Except for an occasional radio ad, Trader Joe’s doesn’t advertise. Instead, it relies on its followers to spread the word. The chain’s mailer, the Fearless Flyer, comes several times a year, offering information about products such as Tuscan cantaloupes (a variety with Italian origins), organic kosher sandwich pickles, and Almond Windmill Cookies (buttery, shortbread-like cookies topped with almonds).
Trader Joe’s says it hires mostly for personality — fun, adventurous, enthusiastic people who are foodies. During opening day here, the first 300 customers will be greeted with plastic leis. And the walls of each area store will be lined with employee-painted murals of local landmarks such as Loose Park and the shuttlecocks at the Nelson-Atkins Museum of Art.
Trader Joe’s, a specialty grocery chain, will open its first area stores (and first store in Kansas) at 8 a.m. Friday. The stores are at Ward Parkway Center, 8600 Ward Parkway, and One Nineteen, 4201 W. 119th St., Leawood.
The Kansas City store will sell alcohol, but the Leawood location will not. According to Kansas Alcohol Beverage Control, Kansas grocery stores can sell only cereal malt beverages with 3.2 percent alcohol.

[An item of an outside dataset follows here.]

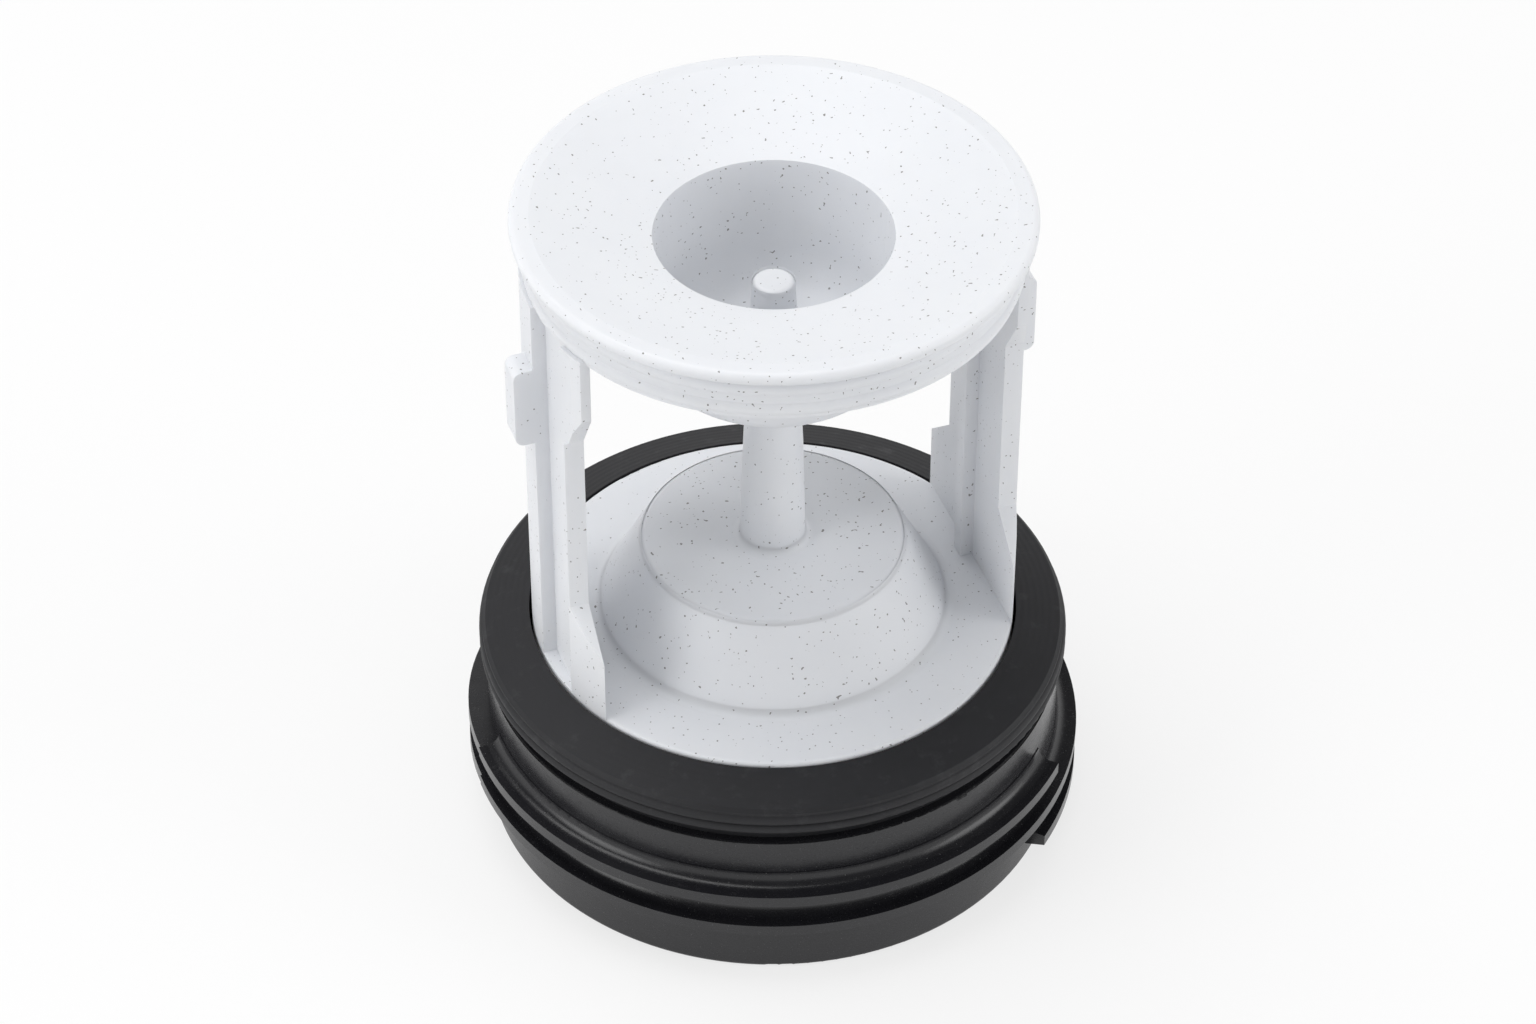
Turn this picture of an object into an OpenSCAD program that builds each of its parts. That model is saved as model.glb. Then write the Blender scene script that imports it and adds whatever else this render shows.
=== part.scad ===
// Drain pump filter: a screw cap with a lip seal, and a cage insert that turns on it.
// It stands on the rim of the cap. The origin is the middle of that rim, Z points up
// and the two legs of the insert lie on the X axis.

/* [Screw cap] */
// Diameter of the cap at its rim
cap_d = 58.3; // [56:0.1:61]
// How much narrower the cap is at its shoulder, for draft
cap_draft = 0.5; // [0.2:0.1:1.5]
// Height of the shoulder that carries the seal
cap_h = 16.9; // [16:0.1:21]
// Wall round the grip recess
cap_wall = 2.6; // [1.6:0.1:3.4]
// Depth of the grip recess
grip_depth = 11; // [7:0.5:11.5]
// Thickness of the deck above the grip recess
deck_t = 2.4; // [1.6:0.1:3]
// Width of the grip bar at its foot, level with the rim
bar_w = 8; // [5:0.5:12]
// Width of the grip bar where it meets the deck
bar_root_w = 10.5; // [6:0.5:14]
// How far the flat ends of the finger pockets stand in from the wall
pocket_end = 2.5; // [1:0.5:6]
// How far the rotation of the cap has stopped from the insert's legs
rest_turn = 19.5; // [0:0.5:90]

/* [Thread] */
// Outer diameter of the thread ridges
thread_d = 62.4; // [61.6:0.1:66]
// Distance from one ridge to the next
thread_pitch = 3.95; // [3.6:0.05:4.4]
// From the shoulder down to the top of the first ridge
thread_drop = 5.1; // [3.2:0.1:5.6]
// Thickness of a ridge at its edge
ridge_edge = 1.25; // [0.8:0.05:1.6]
// How much thicker a ridge is at its root
ridge_flank = 0.8; // [0.3:0.1:1.1]
// Fillet between a ridge and the wall above it
ridge_fillet = 1.3; // [0.6:0.1:1.5]

/* [Seal] */
// Diameter of the seal over its lip
seal_d = 59.3; // [59:0.1:61]
// Height of the seal above the shoulder, at its inner edge
seal_h = 6.05; // [5.6:0.05:6.6]
// How far the top face of the seal falls towards the lip
seal_fall = 1.25; // [0.6:0.05:1.8]
// Thickness of the flange over the collar
seal_flange_t = 1.85; // [1.4:0.05:2.2]
// Diameter of the seal's foot on the shoulder
seal_foot_d = 55.8; // [55:0.1:56.6]
// Height of the foot below the overhanging lip
seal_foot_h = 1.45; // [1:0.05:1.8]
// Clearance between the seal and what it is stretched over
seal_fit = 0.05; // [0.02:0.01:0.1]

/* [Swivel] */
// Outer diameter of the collar that carries the seal
collar_d = 52.4; // [51.6:0.1:53]
// Wall of that collar
collar_wall = 1.5; // [1:0.1:1.8]
// Outer diameter of the insert's hub
hub_d = 37.2; // [36.4:0.1:39]
// Wall of the hub
hub_wall = 1.5; // [1.2:0.1:2]
// Reach of the hub below the base disc
hub_h = 5.9; // [5:0.1:6.2]
// Radial clearance between the hub and its bearing ring
hub_clearance = 0.08; // [0.03:0.01:0.1]
// How far the snap bead stands out of the hub
bead_rise = 0.6; // [0.3:0.1:0.9]
// Height of the snap bead
bead_h = 1.3; // [0.8:0.1:1.8]
// Free space round the bead
bead_clearance = 0.35; // [0.2:0.05:0.5]
// Wall of the bearing ring
ring_wall = 2.2; // [1.8:0.1:2.6]
// Width of the four slots that let the hub flex
hub_slot_w = 2.5; // [1.5:0.1:4]
// Axial play between the base disc and the cap
axial_play = 0.1; // [0.05:0.05:0.3]
// Radial gap between the base disc and the seal
disc_clearance = 0.3; // [0.3:0.05:0.5]

/* [Insert base] */
// Diameter of the base disc
disc_d = 48.4; // [46.5:0.1:49]
// Thickness of the base disc
disc_t = 2; // [1.4:0.1:2.6]
// Rounding of the disc's upper edge
disc_edge = 0.4; // [0.2:0.1:0.8]
// Diameter of the cone boss where it leaves the disc
boss_base_d = 35.2; // [34.6:0.1:38]
// Diameter of the cone boss at its top
boss_top_d = 26.2; // [22:0.1:28]
// Height of the cone boss above the disc
boss_h = 8.55; // [6:0.05:11]
// Wall of the hollow cone boss
boss_wall = 1.8; // [1.4:0.1:2.2]
// Fillet round the foot of the boss
boss_fillet = 1.3; // [0.5:0.1:2]
// Rounding of the boss's upper edge
boss_edge = 0.8; // [0.3:0.1:1.5]

/* [Pin] */
// Diameter of the pin at its foot
pin_base_d = 6.6; // [5.5:0.1:8]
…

•Headquarters: Monrovia, Calif.
•Founded: 1958 as a chain of convenience stores in Southern California called Pronto Markets. It converted to Trader Joe’s in 1967. There are now 360 stores in 30 states.
It was acquired in 1979 by the Albrecht family, who also own the German-based discount grocer Aldi.
•2009 sales, the latest figure available, were roughly $8 billion.
•Store hours: 8 a.m. to 9 p.m. daily.